What the exercise asks: The records that follow must be repeated verbatim, every one of them.

(Rows from a 3D modeling dataset)
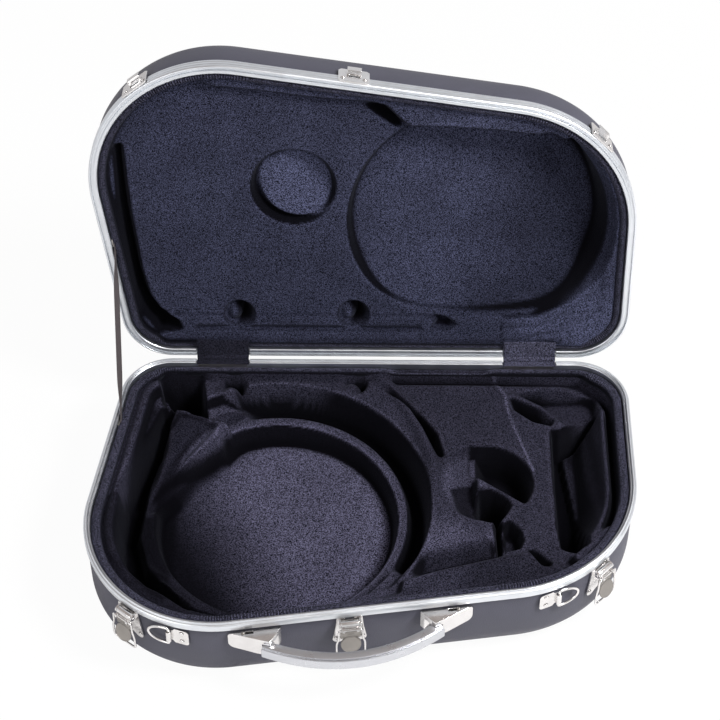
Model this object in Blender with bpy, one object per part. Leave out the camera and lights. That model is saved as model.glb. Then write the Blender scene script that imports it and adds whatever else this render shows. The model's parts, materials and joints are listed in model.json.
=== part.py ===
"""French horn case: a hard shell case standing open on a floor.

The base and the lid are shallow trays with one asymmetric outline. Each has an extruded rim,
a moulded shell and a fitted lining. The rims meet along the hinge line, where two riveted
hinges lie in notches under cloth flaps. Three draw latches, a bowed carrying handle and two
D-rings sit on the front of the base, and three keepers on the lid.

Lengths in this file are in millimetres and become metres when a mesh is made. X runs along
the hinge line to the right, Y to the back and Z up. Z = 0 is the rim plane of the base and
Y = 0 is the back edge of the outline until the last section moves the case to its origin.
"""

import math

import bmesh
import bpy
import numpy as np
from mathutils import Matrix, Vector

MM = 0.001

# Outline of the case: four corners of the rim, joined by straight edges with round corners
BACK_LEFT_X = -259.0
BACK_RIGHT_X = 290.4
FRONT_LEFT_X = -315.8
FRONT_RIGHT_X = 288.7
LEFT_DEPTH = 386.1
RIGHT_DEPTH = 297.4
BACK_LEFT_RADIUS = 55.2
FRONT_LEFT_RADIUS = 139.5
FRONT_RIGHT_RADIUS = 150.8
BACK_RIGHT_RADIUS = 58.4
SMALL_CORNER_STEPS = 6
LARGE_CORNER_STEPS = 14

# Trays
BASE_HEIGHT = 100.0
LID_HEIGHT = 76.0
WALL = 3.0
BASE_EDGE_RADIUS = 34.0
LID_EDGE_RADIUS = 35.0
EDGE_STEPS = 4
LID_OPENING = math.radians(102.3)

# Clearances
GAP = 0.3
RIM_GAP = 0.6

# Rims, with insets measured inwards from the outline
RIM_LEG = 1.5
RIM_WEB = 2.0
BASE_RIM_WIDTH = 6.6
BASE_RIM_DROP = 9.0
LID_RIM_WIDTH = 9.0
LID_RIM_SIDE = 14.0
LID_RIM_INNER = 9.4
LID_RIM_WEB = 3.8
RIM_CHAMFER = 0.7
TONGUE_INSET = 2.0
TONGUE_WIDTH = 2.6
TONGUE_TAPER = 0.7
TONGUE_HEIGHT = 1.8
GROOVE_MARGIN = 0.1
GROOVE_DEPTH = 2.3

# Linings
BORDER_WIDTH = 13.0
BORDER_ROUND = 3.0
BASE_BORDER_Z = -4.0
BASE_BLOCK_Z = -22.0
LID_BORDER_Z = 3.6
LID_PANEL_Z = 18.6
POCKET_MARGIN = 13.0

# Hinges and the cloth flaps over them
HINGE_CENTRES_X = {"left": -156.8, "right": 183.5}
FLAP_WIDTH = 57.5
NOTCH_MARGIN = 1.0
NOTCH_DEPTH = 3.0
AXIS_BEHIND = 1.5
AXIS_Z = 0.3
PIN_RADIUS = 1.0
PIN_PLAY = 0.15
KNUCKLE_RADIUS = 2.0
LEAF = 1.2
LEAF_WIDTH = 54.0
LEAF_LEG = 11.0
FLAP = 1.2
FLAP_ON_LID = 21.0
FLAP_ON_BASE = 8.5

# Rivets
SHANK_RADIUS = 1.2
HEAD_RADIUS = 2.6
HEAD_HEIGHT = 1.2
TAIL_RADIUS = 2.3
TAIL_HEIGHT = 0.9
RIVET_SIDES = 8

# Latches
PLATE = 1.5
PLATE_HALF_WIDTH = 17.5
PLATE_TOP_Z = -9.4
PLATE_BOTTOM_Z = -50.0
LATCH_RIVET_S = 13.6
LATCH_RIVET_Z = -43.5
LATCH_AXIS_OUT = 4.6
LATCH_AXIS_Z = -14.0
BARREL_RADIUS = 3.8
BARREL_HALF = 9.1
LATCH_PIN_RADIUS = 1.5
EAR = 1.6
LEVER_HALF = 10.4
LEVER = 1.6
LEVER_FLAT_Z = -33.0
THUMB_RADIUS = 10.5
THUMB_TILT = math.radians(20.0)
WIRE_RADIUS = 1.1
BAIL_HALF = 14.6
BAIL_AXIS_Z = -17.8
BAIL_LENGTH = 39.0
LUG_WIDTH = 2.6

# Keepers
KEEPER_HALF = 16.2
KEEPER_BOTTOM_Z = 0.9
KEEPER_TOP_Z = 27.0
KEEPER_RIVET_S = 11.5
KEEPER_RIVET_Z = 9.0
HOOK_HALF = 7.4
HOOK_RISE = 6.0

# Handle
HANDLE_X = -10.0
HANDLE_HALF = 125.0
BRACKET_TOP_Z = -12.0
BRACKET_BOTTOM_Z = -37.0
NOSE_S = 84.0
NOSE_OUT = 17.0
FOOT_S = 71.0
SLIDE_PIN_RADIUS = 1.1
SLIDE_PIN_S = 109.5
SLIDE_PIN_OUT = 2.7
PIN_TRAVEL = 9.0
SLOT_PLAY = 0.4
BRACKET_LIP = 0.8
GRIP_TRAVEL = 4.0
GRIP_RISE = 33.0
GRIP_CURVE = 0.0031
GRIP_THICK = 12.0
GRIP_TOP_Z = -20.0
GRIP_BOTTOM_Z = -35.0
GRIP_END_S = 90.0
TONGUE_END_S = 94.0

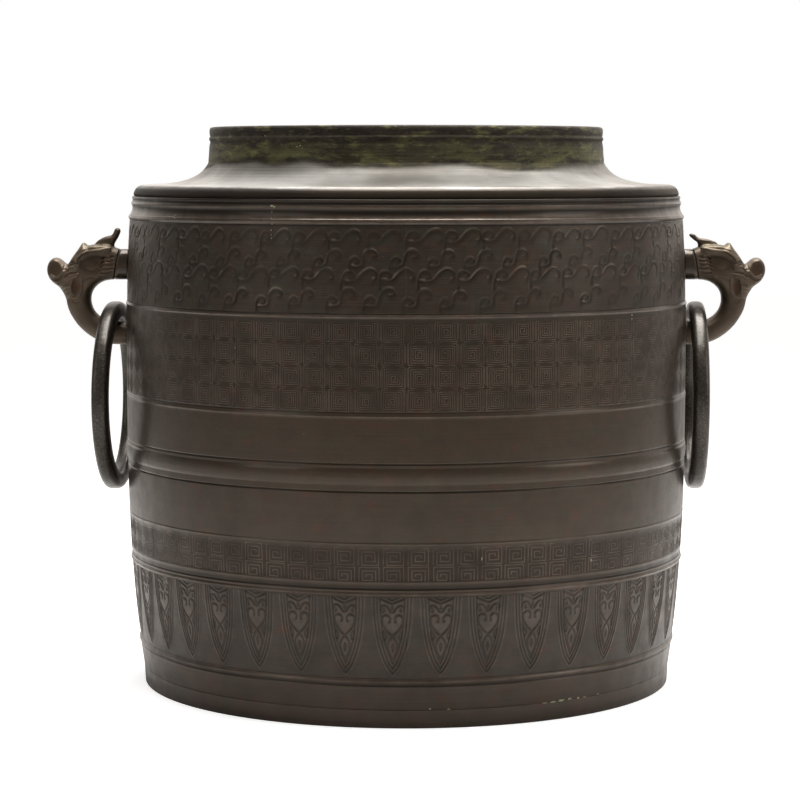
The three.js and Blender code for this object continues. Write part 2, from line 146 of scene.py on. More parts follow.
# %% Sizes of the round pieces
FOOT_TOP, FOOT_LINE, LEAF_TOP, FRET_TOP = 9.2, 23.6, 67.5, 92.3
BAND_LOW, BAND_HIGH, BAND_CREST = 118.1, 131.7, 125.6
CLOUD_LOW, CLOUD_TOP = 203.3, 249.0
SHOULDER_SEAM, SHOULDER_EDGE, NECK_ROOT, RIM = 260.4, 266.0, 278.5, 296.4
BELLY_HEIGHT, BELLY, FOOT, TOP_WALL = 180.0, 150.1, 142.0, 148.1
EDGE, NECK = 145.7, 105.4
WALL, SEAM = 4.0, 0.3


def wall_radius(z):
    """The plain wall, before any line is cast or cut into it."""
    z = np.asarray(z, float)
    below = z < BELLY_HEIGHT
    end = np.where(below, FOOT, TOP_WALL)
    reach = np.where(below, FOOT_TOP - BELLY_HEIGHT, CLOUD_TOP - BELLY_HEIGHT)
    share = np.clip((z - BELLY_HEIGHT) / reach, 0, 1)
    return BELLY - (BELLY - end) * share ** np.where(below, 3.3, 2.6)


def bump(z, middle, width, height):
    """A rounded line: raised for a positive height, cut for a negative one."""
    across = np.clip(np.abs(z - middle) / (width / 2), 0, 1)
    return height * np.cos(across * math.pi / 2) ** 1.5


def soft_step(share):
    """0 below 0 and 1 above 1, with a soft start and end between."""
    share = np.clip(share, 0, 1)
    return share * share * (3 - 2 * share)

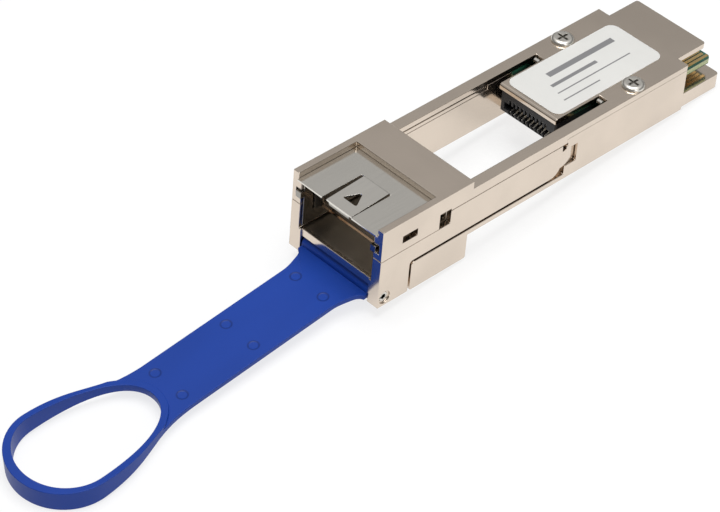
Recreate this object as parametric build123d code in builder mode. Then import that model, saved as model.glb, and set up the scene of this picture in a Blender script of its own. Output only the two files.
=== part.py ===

Solved problem:
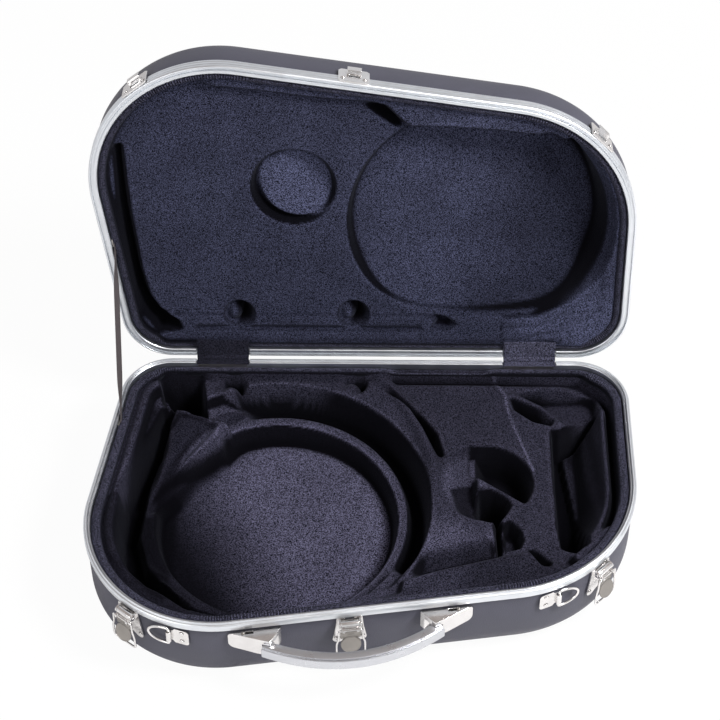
Model this object in Blender with bpy, one object per part. Leave out the camera and lights. That model is saved as model.glb. Then write the Blender scene script that imports it and adds whatever else this render shows. The model's parts, materials and joints are listed in model.json.
=== part.py ===
"""French horn case: a hard shell case standing open on a floor.

The base and the lid are shallow trays with one asymmetric outline. Each has an extruded rim,
a moulded shell and a fitted lining. The rims meet along the hinge line, where two riveted
hinges lie in notches under cloth flaps. Three draw latches, a bowed carrying handle and two
D-rings sit on the front of the base, and three keepers on the lid.

Lengths in this file are in millimetres and become metres when a mesh is made. X runs along
the hinge line to the right, Y to the back and Z up. Z = 0 is the rim plane of the base and
Y = 0 is the back edge of the outline until the last section moves the case to its origin.
"""

import math

import bmesh
import bpy
import numpy as np
from mathutils import Matrix, Vector

MM = 0.001

# Outline of the case: four corners of the rim, joined by straight edges with round corners
BACK_LEFT_X = -259.0
BACK_RIGHT_X = 290.4
FRONT_LEFT_X = -315.8
FRONT_RIGHT_X = 288.7
LEFT_DEPTH = 386.1
RIGHT_DEPTH = 297.4
BACK_LEFT_RADIUS = 55.2
FRONT_LEFT_RADIUS = 139.5
FRONT_RIGHT_RADIUS = 150.8
BACK_RIGHT_RADIUS = 58.4
SMALL_CORNER_STEPS = 6
LARGE_CORNER_STEPS = 14

# Trays
BASE_HEIGHT = 100.0
LID_HEIGHT = 76.0
WALL = 3.0
BASE_EDGE_RADIUS = 34.0
LID_EDGE_RADIUS = 35.0
EDGE_STEPS = 4
LID_OPENING = math.radians(102.3)

# Clearances
GAP = 0.3
RIM_GAP = 0.6

# Rims, with insets measured inwards from the outline
RIM_LEG = 1.5
RIM_WEB = 2.0
BASE_RIM_WIDTH = 6.6
BASE_RIM_DROP = 9.0
LID_RIM_WIDTH = 9.0
LID_RIM_SIDE = 14.0
LID_RIM_INNER = 9.4
LID_RIM_WEB = 3.8
RIM_CHAMFER = 0.7
TONGUE_INSET = 2.0
TONGUE_WIDTH = 2.6
TONGUE_TAPER = 0.7
TONGUE_HEIGHT = 1.8
GROOVE_MARGIN = 0.1
GROOVE_DEPTH = 2.3

# Linings
BORDER_WIDTH = 13.0
BORDER_ROUND = 3.0
BASE_BORDER_Z = -4.0
BASE_BLOCK_Z = -22.0
LID_BORDER_Z = 3.6
LID_PANEL_Z = 18.6
POCKET_MARGIN = 13.0

# Hinges and the cloth flaps over them
HINGE_CENTRES_X = {"left": -156.8, "right": 183.5}
FLAP_WIDTH = 57.5
NOTCH_MARGIN = 1.0
NOTCH_DEPTH = 3.0
AXIS_BEHIND = 1.5
AXIS_Z = 0.3
PIN_RADIUS = 1.0
PIN_PLAY = 0.15
KNUCKLE_RADIUS = 2.0
LEAF = 1.2
LEAF_WIDTH = 54.0
LEAF_LEG = 11.0
FLAP = 1.2
FLAP_ON_LID = 21.0
FLAP_ON_BASE = 8.5

# Rivets
SHANK_RADIUS = 1.2
HEAD_RADIUS = 2.6
HEAD_HEIGHT = 1.2
TAIL_RADIUS = 2.3
TAIL_HEIGHT = 0.9
RIVET_SIDES = 8

# Latches
PLATE = 1.5
PLATE_HALF_WIDTH = 17.5
PLATE_TOP_Z = -9.4
PLATE_BOTTOM_Z = -50.0
LATCH_RIVET_S = 13.6
LATCH_RIVET_Z = -43.5
LATCH_AXIS_OUT = 4.6
LATCH_AXIS_Z = -14.0
BARREL_RADIUS = 3.8
BARREL_HALF = 9.1
LATCH_PIN_RADIUS = 1.5
EAR = 1.6
LEVER_HALF = 10.4
LEVER = 1.6
LEVER_FLAT_Z = -33.0
THUMB_RADIUS = 10.5
THUMB_TILT = math.radians(20.0)
WIRE_RADIUS = 1.1
BAIL_HALF = 14.6
BAIL_AXIS_Z = -17.8
BAIL_LENGTH = 39.0
LUG_WIDTH = 2.6

# Keepers
KEEPER_HALF = 16.2
KEEPER_BOTTOM_Z = 0.9
KEEPER_TOP_Z = 27.0
KEEPER_RIVET_S = 11.5
KEEPER_RIVET_Z = 9.0
HOOK_HALF = 7.4
HOOK_RISE = 6.0

# Handle
HANDLE_X = -10.0
HANDLE_HALF = 125.0
BRACKET_TOP_Z = -12.0
BRACKET_BOTTOM_Z = -37.0
NOSE_S = 84.0
NOSE_OUT = 17.0
FOOT_S = 71.0
SLIDE_PIN_RADIUS = 1.1
SLIDE_PIN_S = 109.5
SLIDE_PIN_OUT = 2.7
PIN_TRAVEL = 9.0
SLOT_PLAY = 0.4
BRACKET_LIP = 0.8
GRIP_TRAVEL = 4.0
GRIP_RISE = 33.0
GRIP_CURVE = 0.0031
GRIP_THICK = 12.0
GRIP_TOP_Z = -20.0
GRIP_BOTTOM_Z = -35.0
GRIP_END_S = 90.0
TONGUE_END_S = 94.0

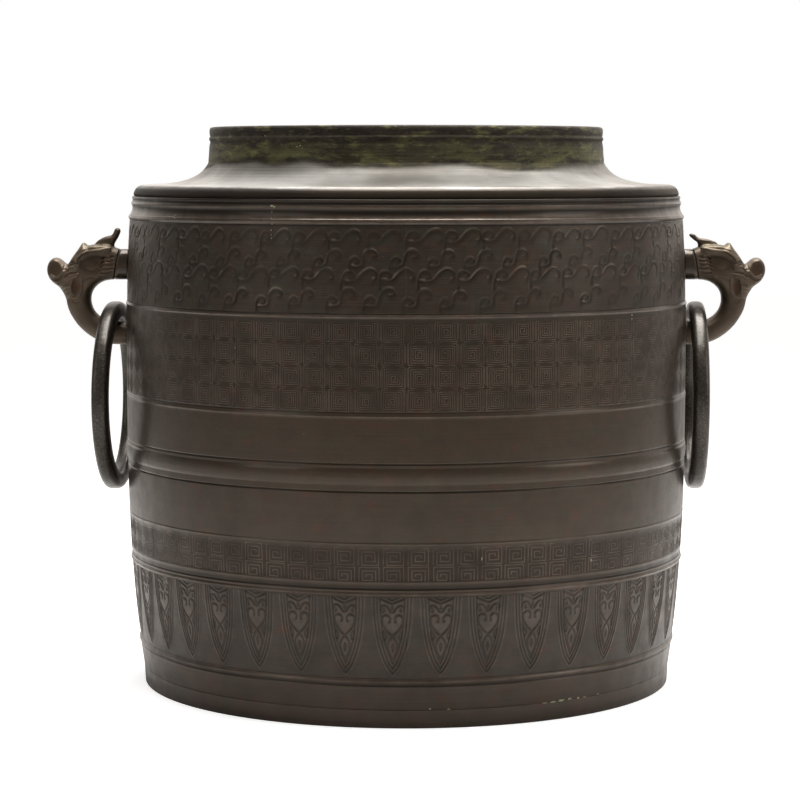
The three.js and Blender code for this object continues. Write part 2, from line 146 of scene.py on. More parts follow.
# %% Sizes of the round pieces
FOOT_TOP, FOOT_LINE, LEAF_TOP, FRET_TOP = 9.2, 23.6, 67.5, 92.3
BAND_LOW, BAND_HIGH, BAND_CREST = 118.1, 131.7, 125.6
CLOUD_LOW, CLOUD_TOP = 203.3, 249.0
SHOULDER_SEAM, SHOULDER_EDGE, NECK_ROOT, RIM = 260.4, 266.0, 278.5, 296.4
BELLY_HEIGHT, BELLY, FOOT, TOP_WALL = 180.0, 150.1, 142.0, 148.1
EDGE, NECK = 145.7, 105.4
WALL, SEAM = 4.0, 0.3


def wall_radius(z):
    """The plain wall, before any line is cast or cut into it."""
    z = np.asarray(z, float)
    below = z < BELLY_HEIGHT
    end = np.where(below, FOOT, TOP_WALL)
    reach = np.where(below, FOOT_TOP - BELLY_HEIGHT, CLOUD_TOP - BELLY_HEIGHT)
    share = np.clip((z - BELLY_HEIGHT) / reach, 0, 1)
    return BELLY - (BELLY - end) * share ** np.where(below, 3.3, 2.6)


def bump(z, middle, width, height):
    """A rounded line: raised for a positive height, cut for a negative one."""
    across = np.clip(np.abs(z - middle) / (width / 2), 0, 1)
    return height * np.cos(across * math.pi / 2) ** 1.5


def soft_step(share):
    """0 below 0 and 1 above 1, with a soft start and end between."""
    share = np.clip(share, 0, 1)
    return share * share * (3 - 2 * share)

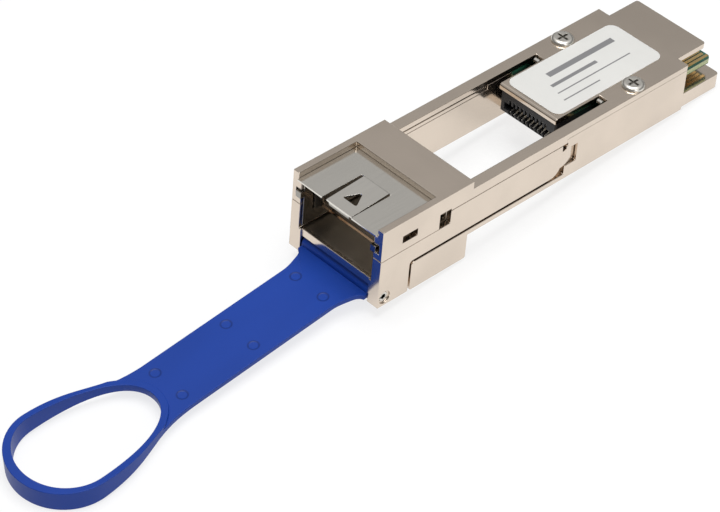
Recreate this object as parametric build123d code in builder mode. Then import that model, saved as model.glb, and set up the scene of this picture in a Blender script of its own. Output only the two files.
=== part.py ===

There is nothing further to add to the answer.